La Lycanthropie
J'ai vu Moeris se faire loup et s'enfoncer dans les bois.
Au moyen âge, on vit les lycanthropes, devenus loups garous, jeter l'épouvante dans les villes et dans les campagnes.
Les sorciers opéraient cette métamorphose sur leurs ennemis, mais le plus souvent, ils opéraient cette métamorphose sur eux mêmes, et sous cette forme nouvelle ils attaquaient, non seulement les troupeaux, mais encore les hommes, dont ils dévoraient la chair saignante ; ils pouvaient toujours, quand ils le voulaient, reprendre leur première forme, mais quand, par hasard, ils avaient reçu en se trouvant à l'état de loup, une blessure qui les avait privés d'un membre, ils gardaient, en redevenant hommes, l'empreinte de cette mutilation, et c'est par là que l'on parvenait souvent à les reconnaître.
L'un des démonologues les plus connus, Boguet, raconte que, dans les montagnes de l'auvergne, un chasseur fut un jour attaqué par un loup énorme, auquel, en se défendant, il coupa les patte droite. L'animal ainsi mutilé s'enfuit en boitant sur trois pattes, et le chasseur se rendit dans un château voisin pour demander l'hospitalité au gentilhomme qui l'habitait ; celui ci, en l'apercevant, s'enquit s'il avait fait bonne chasse.
Pour répondre à cette question, il voulut tirer de sa gibecière la patte qu'il venait de couper au loup qui l'avait attqué, mais quelle ne fut pas sa surprise, en trouvant au lieu d'une patte , une main et à l'un des doigts un anneau que le gentilhomme reconnût pour être celui de sa femme.
Il se rendit immédiatement auprès d'elle, et la trouva blessée et cachant son avant bras droit. Ce bras n'avait plus de main, on y rajusta celle que le chasseur avait rapportée, et force fut à cette malheureuse d'avouer que c'etait bien elle qui sous la forme d'un loup avait attaquée le chasseur. Le gentilhomme qui ne se souciait pas de garder une telle compagne la livra à la justice, et elle fut brûlée ...
Selon Collin de Plancy dans son dictionnaire infernal, les loups garous étaient fort communs dans le poitou ; on les y appelait la bête bigourne qui court la galipode.
Quand les bonnes gens entendent, dans les rues, les hurlements épouvantables du loup garou, ce qui n'arrive qu'au milieu de la nuit, ils se gardent bien de mettre la tête à la fenêtre, parce que s'ils avaient cette témérité, ils ne manqueraient pas d'avoir le cou tordu.
On assure dans cette province qu'on peut forcer le loup garou à quitter sa forme d'emprunt, en lui donnant un coup de fourche entre les deux yeux.
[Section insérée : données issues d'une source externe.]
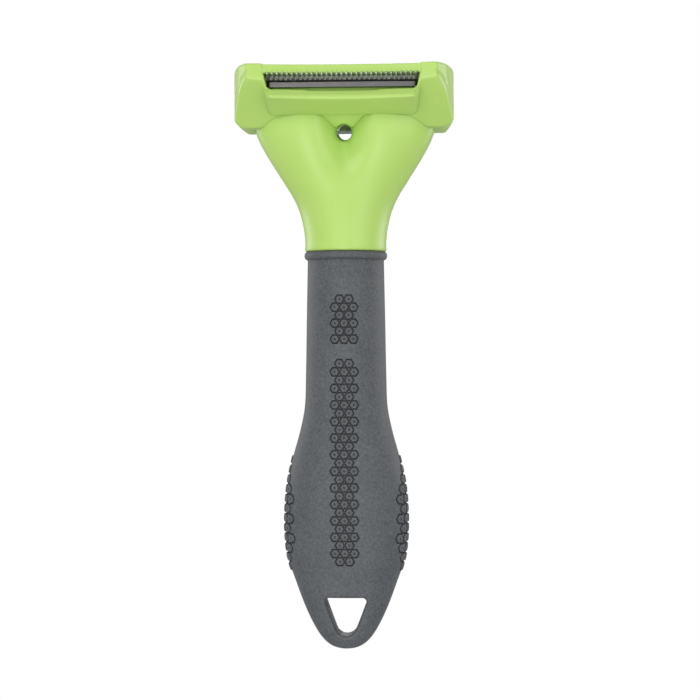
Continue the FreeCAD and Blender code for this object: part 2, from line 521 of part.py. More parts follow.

Delancre assure qu'ils étranglent les chiens et les enfants ; qu'ils mangent de bon appétit ; qu'ils marchent à quatre pattes, et qu'ils hurlent comme de vrais loups, avec de grandes gueules, des yeux étincelants et des dents crochues.
Bodin raconte qu'on vit en 1542, 150 loups garous sur une place publique à Constantinople.